Spareifer bei neuen Regierungen
Regionen im Kampf gegen die Schulden
Spanien hat die Rolle des Defizitsünders in der Eurozone an Italien abgegeben, die Gefahr einer Zahlungsunfähigkeit scheint vorerst gebannt. Als wirksamste Maßnahme, die Ruhe auf den Märkten herzustellen, hat sich die Einführung einer verbindlichen Schuldengrenze erwiesen. Der Kampf gegen die Staatsschulden wird nun von den Regionen geführt.
8. April 2017, 21:58
Mittagsjournal, 30.09.2011
Eifrige Regionalregierungen
In Kampf gegen die Krise ist der amtierende Premierminister gescheitert. Zapatero gab in seinem letzten Auftritt vor dem Parlament zu, dass er gegen die wachsende Arbeitslosenrate kein Gegenmittel fand. Aus der Politik hat sich der 51-Jährige verabschiedet, wichtige Weichenstellungen bis zum Wahltermin am 20. November sind von seiner Regierung nicht mehr zu erwarten.
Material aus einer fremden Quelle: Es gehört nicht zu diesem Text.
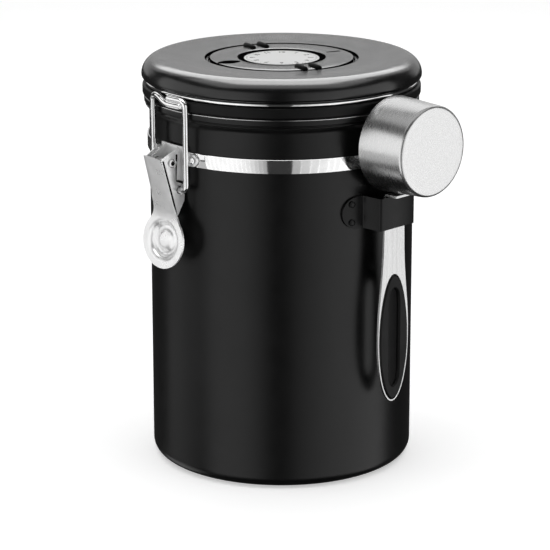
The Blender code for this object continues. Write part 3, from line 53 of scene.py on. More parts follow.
# Canister body
BODY_R = 60.0
BODY_WALL = 0.8
FOOT_ROUND = 5.5
FLARE_BASE = 161.5
FLARE_RISE = 3.6
FLARE_OUT = 1.9
MOUTH_R = 58.6
MOUTH_OUTER_R = 59.4
MOUTH_BASE = 165.5
RIM_TOP = 169.0
RIM_CHAMFER = 0.5
FLANGE_R = 62.3
FLANGE_BASE = 166.3
ROLL_BASE = 165.8
ROLL_OUTER_R = 61.4
ROLL_INNER_R = 60.6
ROLL_HOLLOW_R = 61.5
ROLL_HOLLOW_BASE = 167.1
ROLL_HOLLOW_TOP = 168.2
BODY_EASE = 0.35
RIM_BEAD = 0.3
RIM_BEAD_DROP = 0.25
RIM_BEAD_INSET = 0.24

# Neck band
BAND_TOP = 151.2
BAND_BASE = 145.0
BAND_R = 61.0
BAND_INNER_R = 60.3
BAND_EASE = 0.25

# Latch lever: its face leans in from the top to the fold, and the finger disc leans out below it
LEVER_TOP = 148.8
LEVER_TOP_HALF = 6.55
NECK_Z = 130.0
NECK_HALF = 7.2
NECK_CURVE = 2.6
FACE_LEAN = math.radians(14.9)
FOLD_RHO = 65.97
FOLD_Z = 121.8
FOLD_ROUND = 0.4
LEVER_SHEET = 0.9
FACE_CURL = 0.35
FACE_CURL_POWER = 6
FACE_BEVEL = 0.2
FACE_COLUMNS = 72
DISC_LEAN = math.radians(9)
DISC_Z = 110.6
DISC_HALF = 14.6
DISC_RISE = 12.3
DISC_SHOULDER = 8.3

# The disc's bowl as (share of the way from its middle to its edge, depth)
DISC_DEPTHS = (
    (0.0, 0.7),
    (0.24, 0.8),
    (0.34, 1.35),
    (0.42, 2.1),
    (0.50, 2.35),
    (0.60, 1.6),
    (0.70, 0.4),
    (0.76, 0.0),
)

# Latch lever's side walls, seen from the side as (distance from the axis, height)
PIN_PLACE = (66.8, 146.6)
PIN_HOLE = 1.3
LINK_PIVOT = (63.2, 134.2)
LINK_HOLE = 1.75
WALL_CREST = 4.7
WALL_CREST_FROM = math.radians(80)
WALL_CREST_TO = math.radians(123)
WALL_CORNER = (72.0, 148.6)
WALL_WAIST = (65.0, 138.2)
WALL_BOSS = 3.0
WALL_BOSS_FROM = math.radians(110)
WALL_FOOT = ((60.7, 129.1), (62.8, 125.4), (63.9, 123.3), (64.9, 122.2), (65.25, 122.6))
WALL_BASE = 122.6
WALL_TOP = 147.6
WALL_BEHIND_FACE = 1.15
WALL_INSET = 0.3
WALL_SHEET = 0.75
# Painted shade: a dark line along each fold between the face and a side wall
FOLD_SHADE_BASE = 122.4
FOLD_SHADE_TOP = 148.0
FOLD_SHADE_BEHIND_FACE = 1.2
FOLD_SHADE_INSET = 0.2
FOLD_SHADE_RADIUS = 0.5
# Painted shade: a dark line in the gap behind each side wall
REAR_SHADE_TOP = (64.2, 150.0)
REAR_SHADE_FOOT = (64.9, 138.4)
REAR_SHADE_HALF = 6.2
REAR_SHADE_RADIUS = 0.42

# Latch pin, measured from its middle: the section of its hollow heads is (radius, distance)
PIN_R = 1.1
PIN_HALF = 6.4
HEAD_R = 2.0
HEAD_BASE = 6.35
HEAD_TOP = 7.2
HEAD_EASE = 0.15
HOLLOW_R = 1.0
HOLLOW_FLOOR = 6.45
# Painted shade: a thin matte black disc on the floor of each head's hollow
HOLLOW_SHADE_THICK = 0.05
PIN_HEAD = (
    (0, HOLLOW_FLOOR),
    (HOLLOW_R, HOLLOW_FLOOR),
    (HOLLOW_R, 7.1),
    (1.15, HEAD_TOP),
    (1.6, HEAD_TOP),
    (HEAD_R, 7.0),
    (HEAD_R, 6.5),
    (1.2, HEAD_BASE),
    (0, HEAD_BASE),
)

# Link wire: its free end steps out and down past the other end
LINK_R = 64.55
LINK_WIRE = 1.35
LINK_TOP = 174.5
LINK_HALF = 11.8
LINK_BEND = 3.0
LINK_GAP_HALF = 1.0
LINK_END = 10.0
LINK_STEP_OUT = 0.9
LINK_STEP_DOWN = 2.45
LINK_STEP_SHARE = 0.62

# Lid
LID_R = 63.4
LID_TOP = 185.9
LIP_BASE = 176.4
LIP_R = 60.4
LIP_ROUND = 1.8
SHOULDER_R = 7.7
CROWN_RISE = 0.9
CROWN_WIDTH = 18.0
SHEET = 1.2
WELL_TOP = 185.0
WELL_FLOOR = 183.0
WELL_R = 34.8
WELL_CHAMFER = 0.08
WELL_CORE_R = 33.3
CROWN_INNER_R = 37.7

# Wire ring under the lid: its ends run back beside the hinge and meet in the bracket's eye
RING_Z = 175.3
RING_R = 60.9
RING_WIRE = 1.0
HINGE_Y = 67.0
AXLE_HALF = 6.8
AXLE_BEND = 2.0
AXLE_HALF_BAR = 2.4
AXLE_LEG = (61.5, 63.5)
HOOK_R = 62.5
HOOK_WIRE = 0.5
HOOK_LEFT = 3.0
HOOK_RIGHT = 6.0

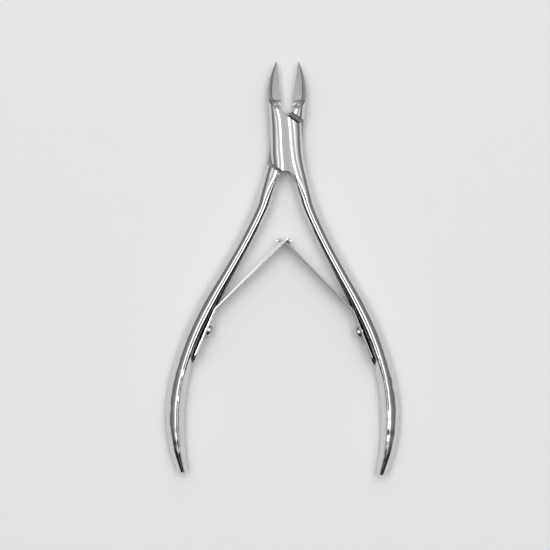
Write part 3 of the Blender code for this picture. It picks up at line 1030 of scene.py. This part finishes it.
@dataclass
class LeafSpring:
    """A flat leaf spring: screwed foot, bend, and free arm to the hook under the joint."""

    sizes: Sizes
    forging: Forging
    finish: bpy.types.Material
    painted_shade_finish: bpy.types.Material
    rim_painted_light: bpy.types.Material
    link_y: float = -24.0 * MM
    left_tip: tuple[float, float] = (0.45 * MM, 0.35 * MM)  # from the link on the middle line
    right_tip: tuple[float, float] = (0.55 * MM, -0.95 * MM)
    bend_radius: float = 1.2 * MM
    slot_start: float = 0.22 * MM
    slot_length: float = 1.5 * MM
    slot_width: float = 1.5 * MM
    tongue_width: float = 1.0 * MM
    tongue_length: float = 0.9 * MM
    bar_length: float = 4.0 * MM
    bar_height: float = 0.75 * MM
    bar_waist: float = 0.36 * MM
    bar_thickness: float = 0.6 * MM
    bar_x: float = -0.2 * MM
    bar_drop: float = 0.25 * MM
    bar_edge: float = 0.15 * MM
    bar_waist_end: float = 0.62  # where the bar has its full height, of half its length
    bar_end_start: float = 0.7
    bar_end: float = 0.12
    bar_steps: int = 40
    tongue_shift: float = 0.7 * MM
    tongue_half: float = 0.55  # of the leaf's thickness
    edge_round: float = 0.2 * MM
    shade_turn: float = 0.45  # how far a rim's face turns inward before it gets the painted shade
    arm_steps: int = 40
    bend_steps: int = 8
    foot_steps: int = 20
    end_steps: int = 16
    end_width: float = 0.06  # of the strip's half width, left at the foot's very end
    bend_share: float = 0.45  # a share of the free arm
    hole_sides: int = 48

    @property
    def side(self) -> int:
        """Side of the handle that it is screwed to."""
        return self.forging.half.value

    @property
    def name(self) -> str:
        """Node that it stands for."""
        return "right_spring" if self.side > 0 else "left_spring"

    @property
    def bar_y(self) -> float:
        """Height of the hook's cross bar."""
        return self.link_y - self.bar_drop

    def corners(self) -> tuple[Vector, Vector, Vector]:
        """Corners of the leaf's middle line.

        Returns:
            The bend, the end of the foot and the tip.
        """
        s = self.sizes
        place = self.forging.foot_frame()
        inset = -(s.fit + s.leaf_thickness / 2)
        up = (s.screw_drop - s.foot_start) / place[1][1]
        x, rise = self.right_tip if self.side > 0 else self.left_tip
        low = place @ Vector((inset, up - s.foot_length, 0))
        return place @ Vector((inset, up, 0)), low, Vector((x, self.link_y + rise, s.middle))

    def line(self) -> tuple[list[Vector], Vector]:
        """The strip's middle line.

        Returns:
            Points from the tip to the foot's end, and the centre of its round end.
        """
        bend, low, tip = self.corners()
        to_tip, to_low = (tip - bend).normalized(), (low - bend).normalized()
        half = math.acos(max(-1.0, min(1.0, -to_tip.dot(to_low)))) / 2
        back = self.bend_radius * math.tan(half)
        start, end = bend + to_tip * back, bend + to_low * back
        points = [tip.lerp(start, step / self.arm_steps) for step in range(self.arm_steps)]
        for step in range(self.bend_steps + 1):
            t = step / self.bend_steps
            points.append((1 - t) ** 2 * start + 2 * t * (1 - t) * bend + t * t * end)
        points += [end.lerp(low, step / self.foot_steps) for step in range(1, self.foot_steps)]
        radius = self.sizes.leaf_width / 2
        centre = low + (end - low).normalized() * radius
        # The round end has points of its own, clear of the straight foot's last one
        points = [p for p in points if (p - low).length > radius * 1.02]
        for step in range(self.end_steps + 1):
            share = math.sin(math.pi / 2 * step / self.end_steps) * 0.998
            points.append(centre + (low - centre) * share)
        return points, centre

    def strip(self) -> bpy.types.Object:
        """The bent strip with its rounded foot and softened edges.

        Returns:
            The strip, not yet pierced.
        """
        points, centre = self.line()
        radius = self.sizes.leaf_width / 2
        low = points[-1]
        across = (-1, -0.9, -0.5, 0, 0.5, 0.9, 1)
        bm = bmesh.new()
        rows = []
        for point in points:
            half = radius
            if (low - point).length < (low - centre).length:
                past = (point - centre).length
                half = math.sqrt(max(radius**2 - past**2, (self.end_width * radius) ** 2))
            rows.append([bm.verts.new(point + Vector((0, 0, half * z))) for z in across])
        for one, two in zip(rows, rows[1:]):
            for i in range(len(across) - 1):
                bm.faces.new((one[i], one[i + 1], two[i + 1], two[i]))
        made = keep_mesh(self.name + "_finished", bm, self.finish)
        # The rims and their rounded edges get this leaf's painted rim light: a painted highlight on
        # the left leaf, painted shade on the right one
        made.data.materials.append(self.rim_painted_light)
        shell = made.modifiers.new("gauge", "SOLIDIFY")
        shell.thickness = self.sizes.leaf_thickness
        shell.offset = 0.0
        shell.use_even_offset = True
        shell.material_offset_rim = 1
        soft = made.modifiers.new("edges", "BEVEL")
        soft.width = self.edge_round
        soft.segments = 5
        soft.limit_method = "ANGLE"
        soft.angle_limit = math.radians(50)
        soft.material = 1
        settle(made)
        self.paint_inner_shade(made)
        return made

    def paint_inner_shade(self, made: bpy.types.Object) -> None:
        """Gives the strip's rim faces that turn inward, inside the vee, a darker finish as painted
        shade.

        Args:
            made: the strip.
        """
        made.data.materials.append(self.painted_shade_finish)
        for face in made.data.polygons:
            inward = -self.side * face.normal.x - face.normal.y
            if face.material_index == 1 and inward > self.shade_turn:
                face.material_index = 2

    def tip_frame(self) -> Matrix:
        """Frame at the leaf's tip.

        Returns:
            A matrix with local X down the leaf and local Z towards the front.
        """
        bend, _, tip = self.corners()
        down = (bend - tip).normalized()
        across = Vector((0, 0, 1)).cross(down)
        return Matrix((
            (down.x, across.x, 0, tip.x),
            (down.y, across.y, 0, tip.y),
            (0, 0, 1, tip.z),
            (0, 0, 0, 1),
        ))

    def extruded(
        self, outline: list[tuple[float, float]], depth: float, bevel: float
    ) -> bpy.types.Object:
        """A flat outline given depth about the middle plane, with softened rims in painted shade.

        Args:
            outline: its corners, anticlockwise from the front.
            depth: how thick it is.
            bevel: how much its rims are softened.

        Returns:
            The solid.
        """
        bm = bmesh.new()
        middle = self.sizes.middle
        low = [bm.verts.new((x, y, middle - depth / 2)) for x, y in outline]
        high = [bm.verts.new((x, y, middle + depth / 2)) for x, y in outline]
        count = len(outline)
        bm.faces.new(low[::-1])
        bm.faces.new(high)
        for i in range(count):
            j = (i + 1) % count
            bm.faces.new((low[i], low[j], high[j], high[i]))
        # Without softening the whole piece gets the painted shade; with it, only the softened rims
        # do
        made = keep_mesh("tool", bm, self.finish if bevel else self.painted_shade_finish)
        if bevel:
            made.data.materials.append(self.painted_shade_finish)
            soft = made.modifiers.new("rim_painted_lights", "BEVEL")
            soft.width = bevel
            soft.segments = 3
            soft.limit_method = "ANGLE"
            soft.angle_limit = math.radians(60)
            soft.material = 1
            settle(made)
        return made

    def bar_outline(self) -> list[tuple[float, float]]:
        """Bow-tie outline of the cross bar, waisted where it passes through the slot.

        Returns:
            Its corners, anticlockwise from the front.
        """
        upper = []
        for step in range(self.bar_steps + 1):
            u = -math.cos(math.pi * step / self.bar_steps)
            bulge = min(1.0, (abs(u) / self.bar_waist_end) ** 2)
            past = max(0.0, (abs(u) - self.bar_end_start) / (1 - self.bar_end_start))
            taper = math.sqrt(max(0.0, 1 - past**2))
            half = mix(self.bar_waist, self.bar_height, bulge) / 2 * max(taper, self.bar_end)
            upper.append((self.bar_x + u * self.bar_length / 2, half))
        lower = [(x, self.bar_y - half) for x, half in upper]
        return lower + [(x, self.bar_y + half) for x, half in upper[::-1]]

    def hook_tools(self) -> Tools:
        """The slot of the left leaf, or the tongue and cross bar of the right one.

        Returns:
            Cutters and pieces to join, each with its operation.
        """
        s = self.sizes
        place = self.tip_frame()
        if self.side < 0:
            half = self.slot_width / 2
            slot = box_tool(
                (self.slot_start, -2 * s.leaf_thickness, -half),
                (self.slot_start + self.slot_length, 2 * s.leaf_thickness, half), place, self.finish,
            )
            return [(slot, CUT)]
        # The cross bar's softened rims and the whole tongue are in painted shade
        bar = self.extruded(self.bar_outline(), self.bar_thickness, self.bar_edge)
        root = place @ Vector((self.tongue_length, 0, 0))
        head = Vector((self.bar_x + self.tongue_shift, self.bar_y, s.middle))
        along = (head - root).normalized()
        across = Vector((along.y, -along.x, 0)) * s.leaf_thickness * self.tongue_half
        outline = [(p.x, p.y) for p in (root - across, root + across, head + across, head - across)]
        return [(bar, JOIN), (self.extruded(outline, self.tongue_width, 0.0), JOIN)]

    def build(self) -> bpy.types.Object:
        """Makes the leaf, pierced for its screw and with its hook.

        Returns:
            The leaf.
        """
        s = self.sizes
        made = self.strip()
        place = self.forging.foot_frame() @ Matrix.Rotation(math.pi / 2, 4, "Y")
        hole = round_tool(
            s.screw_shank / 2 + s.fit, -s.screw_depth, s.screw_depth, place, self.finish,
            self.hole_sides,
        )
        carve(made, [(hole, CUT), *self.hook_tools()])
        shade(made)
        bend, _, tip = self.corners()
        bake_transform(made)
        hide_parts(self.name)
        return made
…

Damit fällt die Aufgabe, konkrete Sparvorhaben umzusetzen, den Regionalregierungen zu. Viele von ihnen sind seit den letzten Wahlen neu besetzt. Die meist konservativen Regierungschefs gehen mit Eifer an die Arbeit, um rechtzeitig vor dem nationalen Urnengang zu beweisen, dass Sparen möglich sei.
"Wir werden ausgeraubt"
So setzt der katalanische Ministerpräsident Artur Mas den Sparstift beim Spitalspersonal an. Er will das Weihnachtsgeld halbieren. Die Maßnahme soll rund 40 Millionen Euro bringen. Die Antwort der Betroffenen, die – wie Beamte in ganz Spanien – bereits Lohnkürzungen hinnehmen mussten, ließ nicht auf sich warten: Gestern besetzten mehrere hundert Bedienstete die Büros im Gesundheitsamt in Barcelona. Ihr Ruf: "Hände hoch, wir werden ausgeraubt."
Weniger Licht
Der katalanische Regierungschef ist seit vergangenem Dezember im Amt. Er rechtfertigt die Einschnitte mit dem Schuldenberg, den er von der rot-grünen Regierung in Katalonien übernahm. Ähnlich argumentiert die Landeschefin von Navarra, Yolanda Barcina: "Wir sind uns bewusst, dass die Maßnahmen Verständnis und Unterstützung aus der Bevölkerung brauchen." Durch das gezielte Abschalten der Straßenbeleuchtung will man in der kleinen Region in Nordspanien 330.000 Euro bei den jährlichen Stromkosten sparen. Der bescheidene Betrag zeigt, dass es im Kampf gegen das Budgetloch kein Wundermittel gibt. Kleine Summen führen zum Ziel: Die Regionalregierungen dürfen heuer laut einem von der EU abgesegneten Sparplan die Defizitgrenze von 1,3 Prozent des BIP nicht überschreiten.
Lehrerschaft aufgebracht
Zum Exerzierfeld der Volkspartei, die sich bei der Wahl am 20. November die absolute Mehrheit erhoffen, wird die Region Madrid. Hier regiert seit sieben Jahren Esperanza Aguirre. Sie hat inzwischen die gesamte Lehrerschaft und Eltern gegen sich aufgebracht, weil sie von den Professoren mehr Unterrichtsstunden fordert, um bei den Hilfslehrern zu sparen.
Wachsender Unmut
Im Bildungs- und Gesundheitswesen zu sparen, sei falsch und unsozial, sagt der Kandidat der sozialistischen Partei für das Amt des Regierungschefs. Er versprach, im Fall eines Sieges in diesen Bereichen keine Kürzungen vorzunehmen. Die Sparpolitik der Konservativen, die mit vielerlei Rezepten versuchen, zum Ziel zu kommen, wird nicht nur vom politischen Gegner kritisch beurteilt. Auch die Wähler wollen wissen, was sie von einer konservativen Regierung zu erwarten haben. Doch der Obmann der Volkspartei lässt sich nicht in die Karten schauen. Mariano Rajoy: "Wir richten uns an alle Spanier, gleichgültig wie sie denken und wählen. Wir richten uns an jene, die an ein gemeinsames nationales Projekt zur sozialen, wirtschaftlichen und politischen Gesundung unseres Landes glauben." Eine konkrete Antwort auf die Frage, wie er im Fall eines Wahlsiegs den gewaltigen Schuldenberg abbauen will, blieb Mariano Rajoy bisher schuldig.